The USDA has hired Windsor Group to assist New York farmers in applying for compensation, with offices located in Ithaca and Liberty, New York. Members of the Windsor Group have appeared at farmer’s markets and events throughout the state in partnership with Cornell Cooperative Extensions and members of the New York State Department of Agriculture to maximize reach. Applicants can receive up to $500,000 in payments with no repayment requirement.

Myles Caggins, spokesman for the Windsor Group and the eastern region of the USDA’s Discrimination Financial Assistance Program, told The Sun how Windsor Group will allocate the payments.

“The amount of the payment is being determined by the discrimination experienced by the farmers and its impact on that farmers’ operations as articulated or conveyed in the application process,” Caggins said. 

According to Caggins, Windsor Group is working to combat predatory lawyers attempting to coerce farmers into signing away part of the financial assistance by charging filing fees. 

“We make the emphasis that the technical assistance provided is free,” Caggins said. “In the history of discrimination, there have been class action suits, where… attorneys have come in and helped people file to be part of those suits. And some of the arrangements have just taken so much money from the farmers.”

Caggins emphasized that Windsor Group is a woman-owned, veteran-owned, disabled-owned small business, focusing primarily on government solutions or government staffing. 

“This is a unique historic opportunity. I don’t think I’ve ever seen an attempt to provide recompense of this sort in this magnitude to so many people who have experienced discrimination,” Blankstein said. “I am very optimistic in this part. There are lots of things to be concerned about in life and this is a ray of hope for those who do apply. I hope that they put aside any qualms or cynicism.”

Carlos Aguilera and Lorena Mendoza, the owners of West Haven Farm — located in Ithaca — have applied for financial assistance through Windsor Group. The two grew up in Central Mexico and immigrated to the U.S., where they have been farming since 2012. The couple had three separate instances where they applied for farm business loans and were rejected each time.

“There was no explanation on why,” Aguilera said. “We weren’t even asking for that much money, and when they asked for less money, they said no, they couldn’t give us that either.”

Aguilera expressed his hesitation in applying for this compensation.

“Why would the government be looking for us to compensate us for not giving us a loan in the first place?” Aguilera said. “Minority folks like us… are very skeptical, because we feel not only being discriminated against, but… there are a lot of organizations out there that are capitalizing on us, and using us as a way of making money for them, not to help our community.”

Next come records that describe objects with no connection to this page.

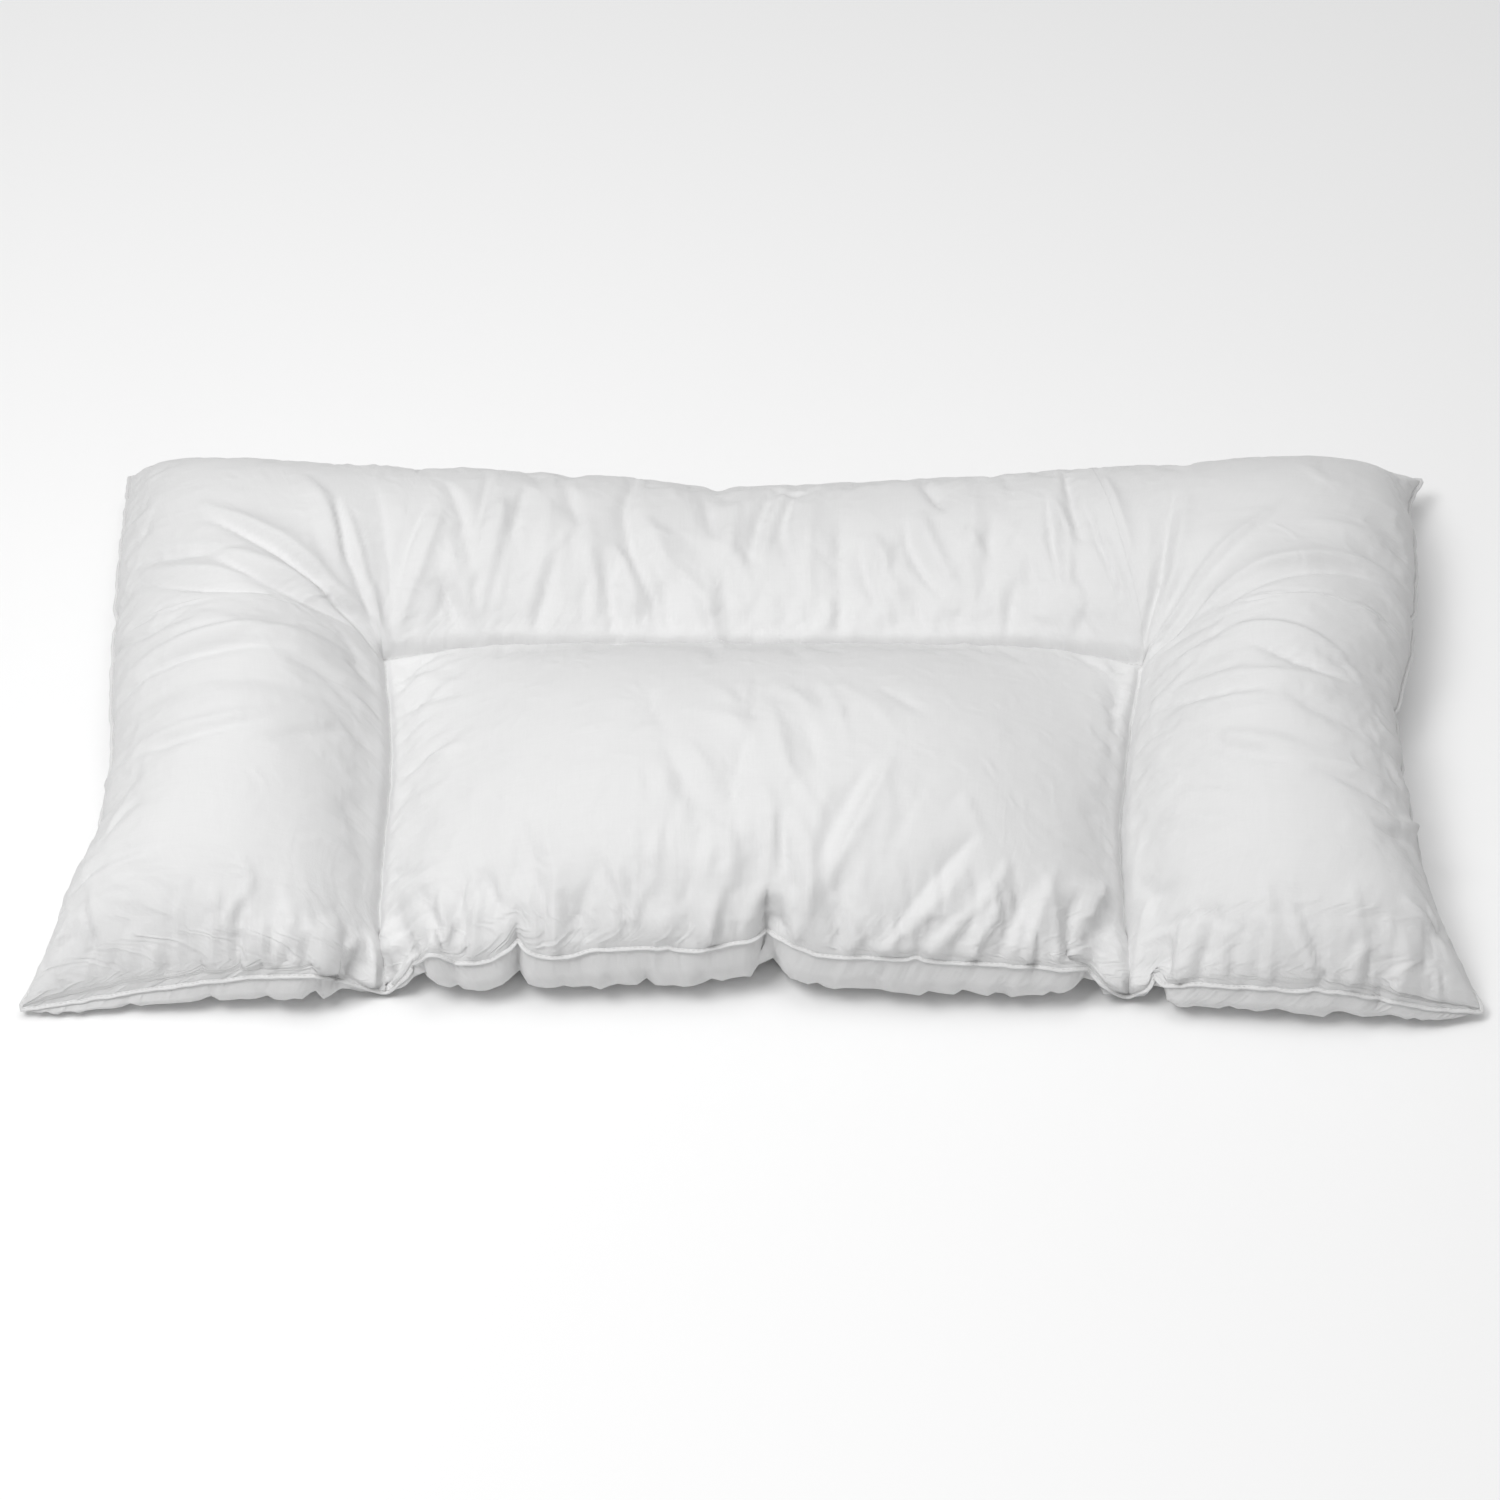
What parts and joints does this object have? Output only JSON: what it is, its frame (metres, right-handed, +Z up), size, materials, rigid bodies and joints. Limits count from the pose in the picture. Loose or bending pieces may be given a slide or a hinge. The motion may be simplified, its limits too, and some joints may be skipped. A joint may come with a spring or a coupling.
{
  "type": "synthetic fiber pillow",
  "caption": "Neck-support pillow: a filled cotton cover sewn through along a U, so that a raised bolster runs round three sides of a centre pad, with piped edges.",
  "frame": {"origin": "on the surface the pillow rests on, under the middle of its box", "axes": "+X across the pillow from its left arm to its right arm, +Y towards its back edge, +Z up"},
  "size_m": [0.7624, 0.3924, 0.0969],
  "materials": {
    "cotton_cover": "matt plain-woven cotton",
    "cotton_piping": "matt cotton, sewn round a thin cord"
  },
  "bodies": {
    "root": {"pillow_body": "cotton_cover", "edge_piping": "cotton_piping"}
  },
  "joints": []
}
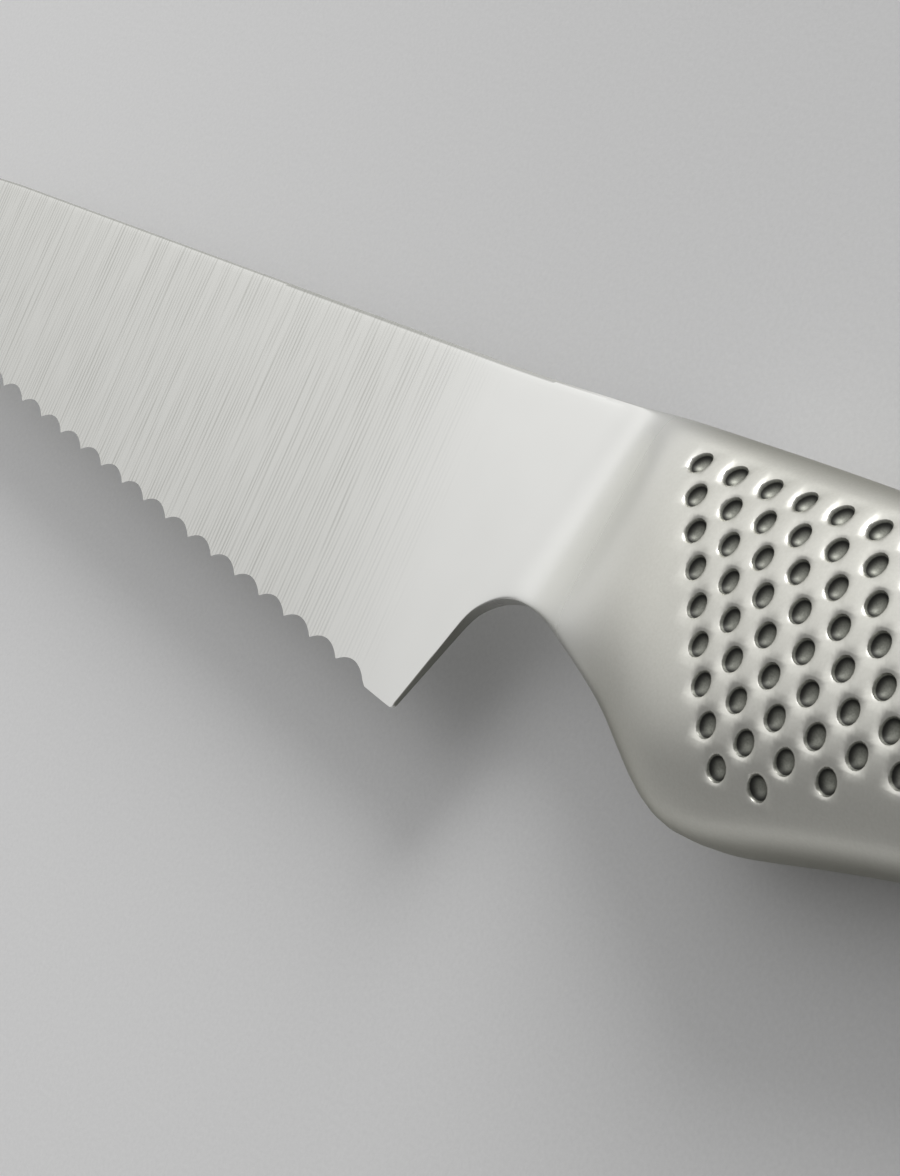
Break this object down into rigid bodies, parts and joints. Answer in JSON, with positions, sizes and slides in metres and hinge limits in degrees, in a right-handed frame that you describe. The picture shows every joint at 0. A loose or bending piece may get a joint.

Aguilera and Mendoza ultimately decided to apply for the compensation after receiving an email from Windsor Group’s Ithaca office including the name of another local farmer, a friend of theirs, saying that they might qualify for the program. After researching the Windsor group further, meeting with them and thoroughly reviewing their website, Aguilera and Mendoza decided that Windsor group was legitimate. 

If granted the funding, Aguilera and Mendoza said they intend to use it to pay off debts they have acquired through the purchase of their existing farm and to build the infrastructure they need to farm. 

Over 1,000 people have submitted to Windsor Group throughout the Eastern U.S. Applicants may be women, veterans, Asian, Black, Latino and/or American Indian farmers. The application must be submitted online or, for U.S. mailing, postmarked by 11:59 p.m. Pacific time on Jan. 13, 2024. Applications submitted in person at a regional office must be delivered by 8 p.m. local time on Jan. 13, 2024.

Correction, Oct. 6, 5:18 p.m.: A previous version of this article incorrectly stated that the Black Farmer Ecosystem was working in partnership with the Windsor Group. It also stated that the Windsor Group helped distribute the funds, when they are a facilitator. The Sun apologizes for these errors.